The development of an international opposition which claims to advance a revolutionary critique of the USFI is of great importance. The USFI continues to organise thousands of militants around the world, many of them subjective revolutionaries, increasingly revolted by the opportunism of their leaderships. The USFI majority leadership is aware of this, and at the moment the ITO is the subject of their factional attentions.

Yet the ITO does not represent a revolutionary alternative for critical members of the USFI. Over 15 years, the method employed by its founders has proved their inability to forge a new programme and a new organisation. The potential represented by those who have recently been attracted to the banner of the ITO will be wasted if the old method, which led to the shipwreck of the TILC and the wasted years of the ITC, is repeated.

Building a group around positions which are designed to cover up real political differences can hardly lead to a thoroughgoing fight for political clarification against the USFI leadership. If we can detect the political differences between the various components of the ITO from outside the USFI, you can be sure that the USFI majority will be able to do at least as much. The political differences concealed by the ITO will explode to the surface at the first real test of the international class struggle. Rather than being part of the answer to the “crisis of the Fourth International”, the leaders of the ITO are confirming their status as part of the problem.

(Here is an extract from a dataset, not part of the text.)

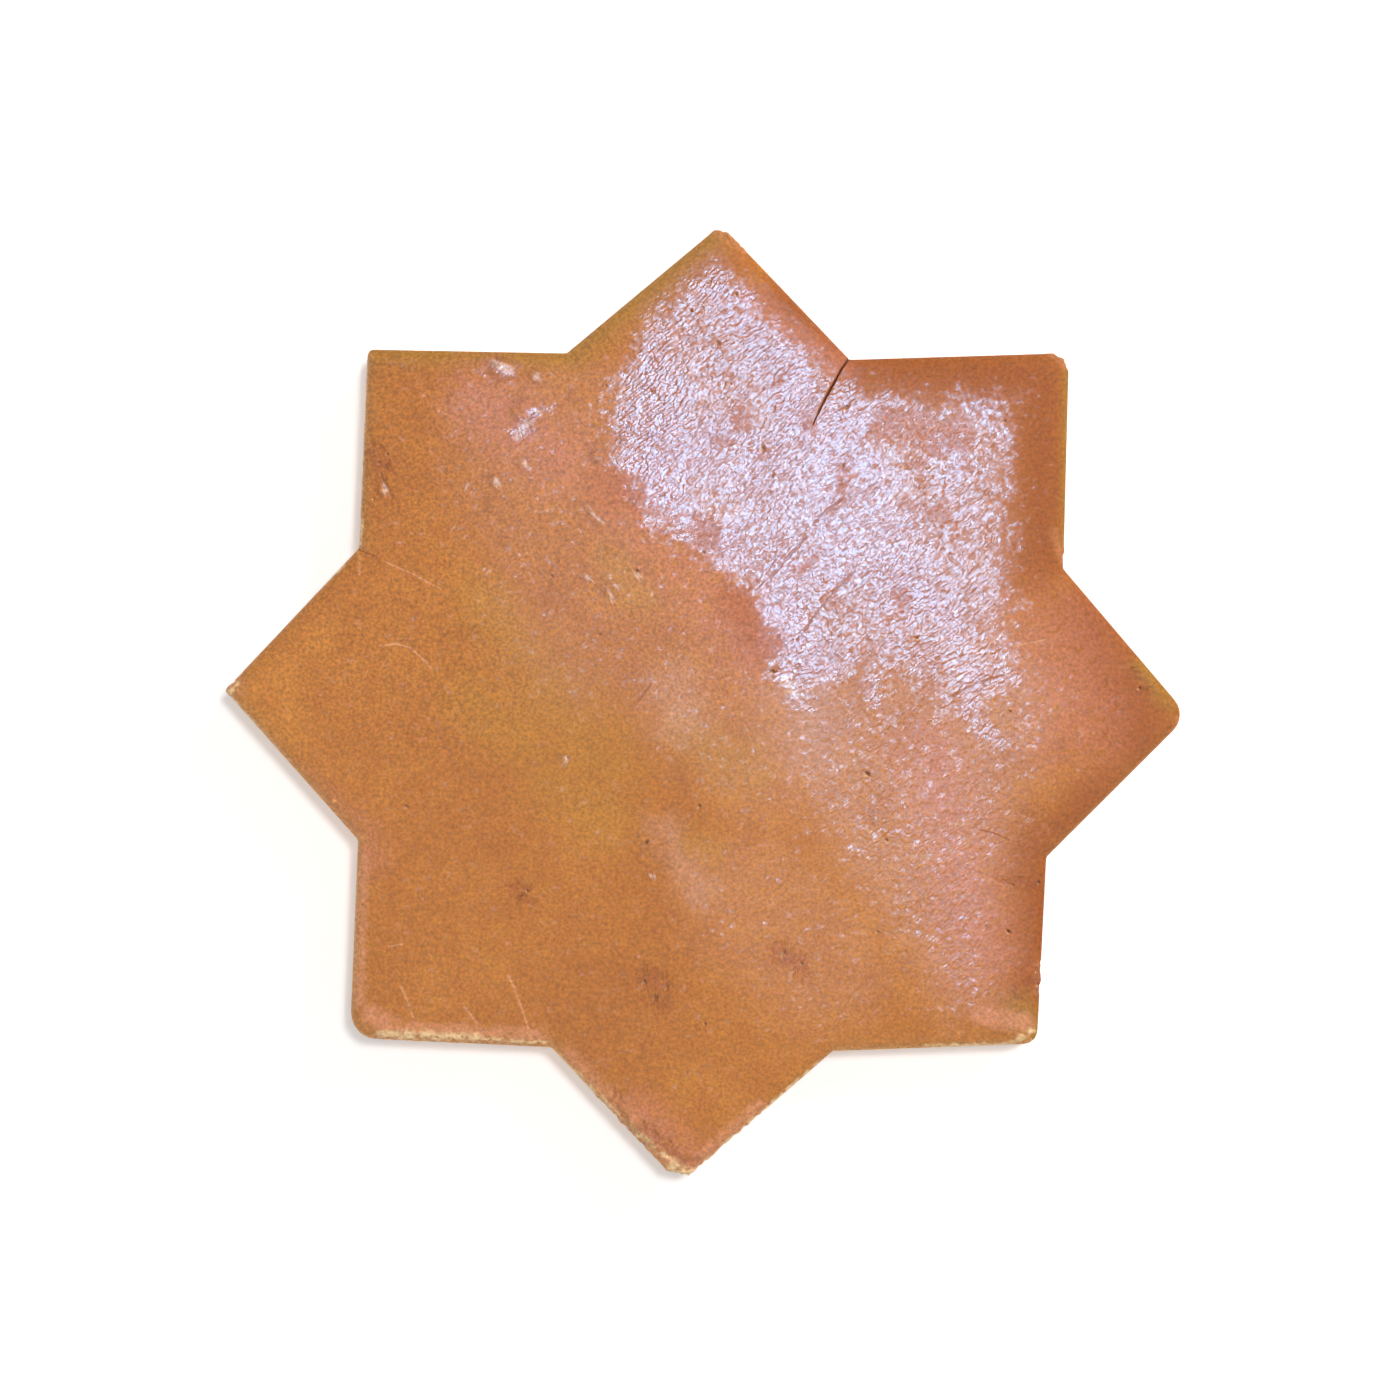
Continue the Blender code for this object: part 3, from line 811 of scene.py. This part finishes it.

We do not simply address a call to the comrades of the ITO to join the LRCI. Those of you who consider that we are right on any or all of these points but who think that your leaderships can be won over should raise your criticisms within your national sections and win your comrades away from their current method. The key task is to apply the method of Trotsky’s Transitional Programme to today’s class struggle and to fight for international revolutionary regroupment on a clear programmatic basis, devoid of diplomatic “no-go” areas and evasive centrist abstractions. That was Trotsky’s method in the 1930s; it should be our method today.